A preview from our upcoming Q1 AI Impact Report.

Justin Reock

Deputy CTO

This post was originally publishedin Engineering Enablement, DX’s newsletter dedicated to sharing research and perspectives on developer productivity. Subscribe to be notified when we publish new issues.

Each quarter, DX publishes data on how AI is being used at 500+ organizations and the impact it’s having. One metric we’ve been following is the percentage of code that’s written by AI—today’s newsletter shares a preview of what we’re seeing.

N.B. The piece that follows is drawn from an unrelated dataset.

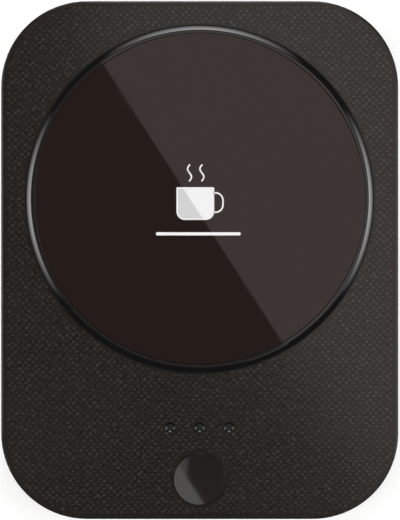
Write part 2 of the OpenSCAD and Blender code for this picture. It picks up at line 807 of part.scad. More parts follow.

Currently, we measure the “percentage of AI-generated code” by asking developers directly how much of their merged code they believe is written by AI. This measure is captured quarterly by DX. In Q1 2026, developers at more than 500 organizations reported their average percentage of AI-authored code, along with how frequently they use AI tools (daily, weekly, or monthly). We aggregated these self-reported percentages to calculate the mean share of merged AI-generated code for each usage segment and overall.

We ran the previous Q4 analysis in the same way. In the future, we will collect this data and compare against a new system-based measure that automatically tracks the percentage of AI-generated code.

For this quarter, here’s a preview of what we’re seeing. Stay tuned for the full report later this month.

AI-generated code reaching production sees a slight increase

Since last quarter, the average share of merged code authored by AI has moved from 22% to 27.4%. While that’s directionally up, it’s not as meaningful of a change as we had expected.

The stability around 30% could be read two ways. On one hand, it may simply mean that current models and tooling are producing roughly the same proportion of merge-ready code as they were last quarter. However, there’s reason to believe something else is going on. The second half of 2025—particularly November and December—is widely regarded as a turning point for AI-assisted development. Models like Opus 4.5 represented a significant leap in capability, and some have gone so far as to say that anything before November 2025 shouldn’t even be used as a baseline, given how much changed in a short window.

If that’s true, then the more likely explanation for the stability around 30% is that most teams haven’t yet fully adapted to take advantage of those improvements. New models don’t automatically translate to more merged AI code; developers still need to update their workflows, build trust in the output, and find the right use cases for more capable tools.

There’s some evidence to support this interpretation. The daily users segment saw the largest increase in AI-generated code, moving from 24.1% to 30.8%. Meanwhile, weekly and monthly users, who are less likely to have adjusted their habits, saw smaller increases.

Final thoughts

This analysis focuses on how much merged code is AI-generated, but it doesn’t answer questions like whether a higher percentage of AI-generated code is associated with changes in quality. It also begs the question of whether there are certain types of organizations, or groups of developers, that are merging more vs. less AI-generated code.

We’ll explore these questions, and others like them, in the full Q1 AI Impact Report.

Additionally, in future reports we’ll compare this self-reported measure against a telemetry-based metric that tracks AI-generated code directly from version control systems. This will not only provide another lens on AI’s impact, but also give us a more granular view of how patterns are changing over time and where those changes are concentrated.